The dialogue is a little better, but the author doesn’t seem sufficiently engaged with her characters, who in Pride and Prejudice are mainly revealed through speech. Sittenfeld does good, if not particularly imaginative, work with Mr. and Mrs. Bennet, and is best at reimagining the sullen, studious sister Mary—though she stops short of the kind of sympathy that would have opened up the novel in a new way. Jane remains the lovely cipher she is in the original. Lizzie is the big problem here: literal and rude without being funny, pedestrian without the original’s refreshing, down-to-earth sensibility. When the original Lizzie Bennet banters with Fitzwilliam Darcy, she’s like a good psychoanalyst speaking with a patient. She takes up and makes him hear the absurdities and neuroses in his speech.

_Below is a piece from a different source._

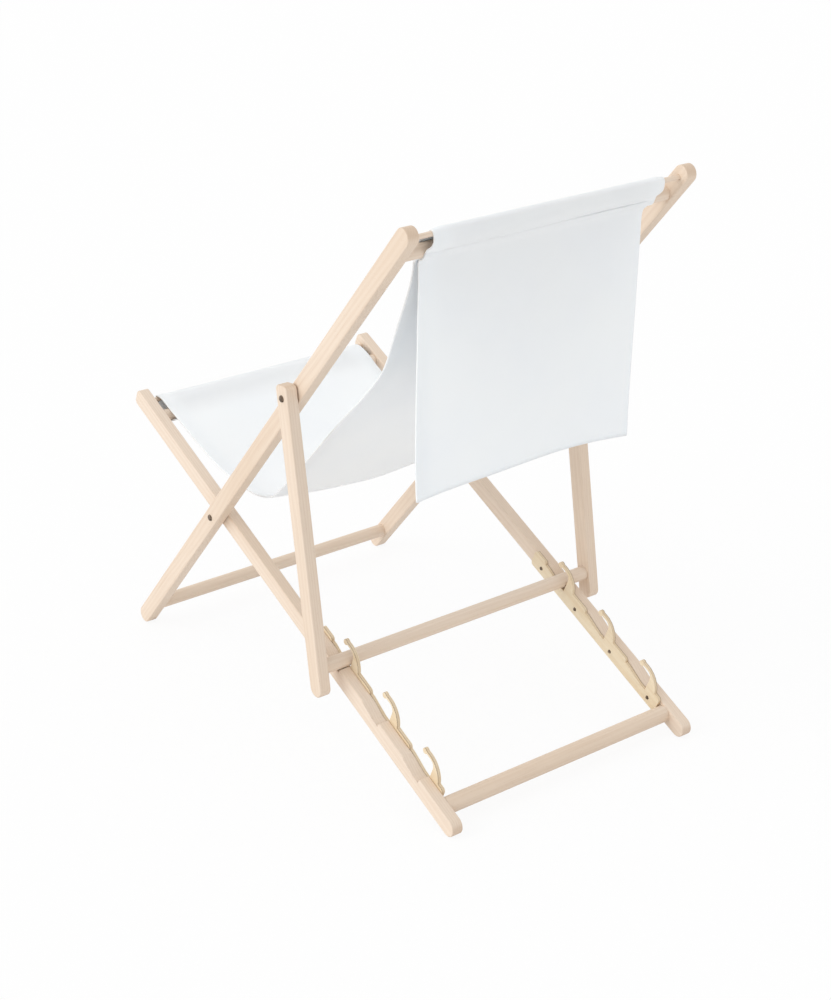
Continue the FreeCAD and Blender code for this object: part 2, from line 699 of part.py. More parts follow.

Changing, or eliminating, minor characters in a rewrite or adaptation for film can be like randomly yanking a part out of a car engine. More than you’d guess goes wrong when Sittenfeld transforms Darcy’s aunt (Lady Catherine de Bourgh) into a celebrated feminist thinker, modeled on Gloria Steinem, who plays no role in the Liz/Darcy romance and has nothing to do with Mister Collins. Indeed, we lose the dark humor of Mister Collins’s flattery of his patroness and the sense of misery in Charlotte Lucas’s marriage. We also lose an articulation of the opposition to the Liz/Darcy union, which scarcely exists in Sittenfeld’s version.

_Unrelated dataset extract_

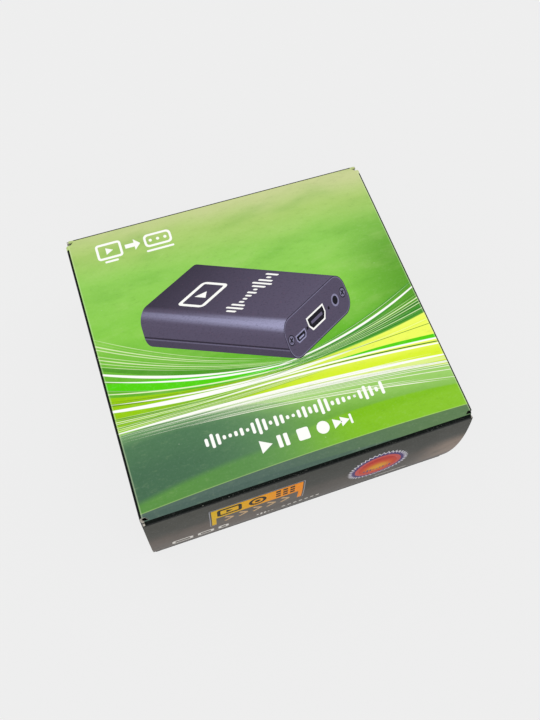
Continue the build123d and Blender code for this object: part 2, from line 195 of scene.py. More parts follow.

There’s something else. Lady Catherine de Bourgh functions in the original as a counterweight to Lizzie, an example of a brave, intelligent woman, prohibited from a career, who turns her considerable abilities to trivial targets and contemptible ends. In the incendiary final confrontation between Lady Catherine and Elizabeth Bennet, where Lizzie trounces the older woman’s insistence on aristocratic order and arranged marriages with ruthless, lawyerly logic, Jane Austen forces her heroine’s hand and creates an extraordinary moment in cultural history: “I have not been used to submit to any person’s whims. I have not been in the habit of brooking disappointment. .  .  . That will make your ladyship’s situation at present more pitiable; but it will have no effect on me.”

When Lizzie concludes—”I am only resolved to act in that manner, which will, in my own opinion, constitute my happiness, without reference to you, or to any person so wholly unconnected with me”—we hear the spirit that runs through the Declaration of Independence, which was just 37 years old when Austen published. Curtis Sittenfeld may feel we live in degraded times, and her use of the culture of reality TV to frame her retelling is doubtless meant by way of criticism. But Pride and Prejudice is not a cynical book; it’s a revolutionary book, and a rewrite that doesn’t capture, and renew, its earnestness isn’t worthy of the name.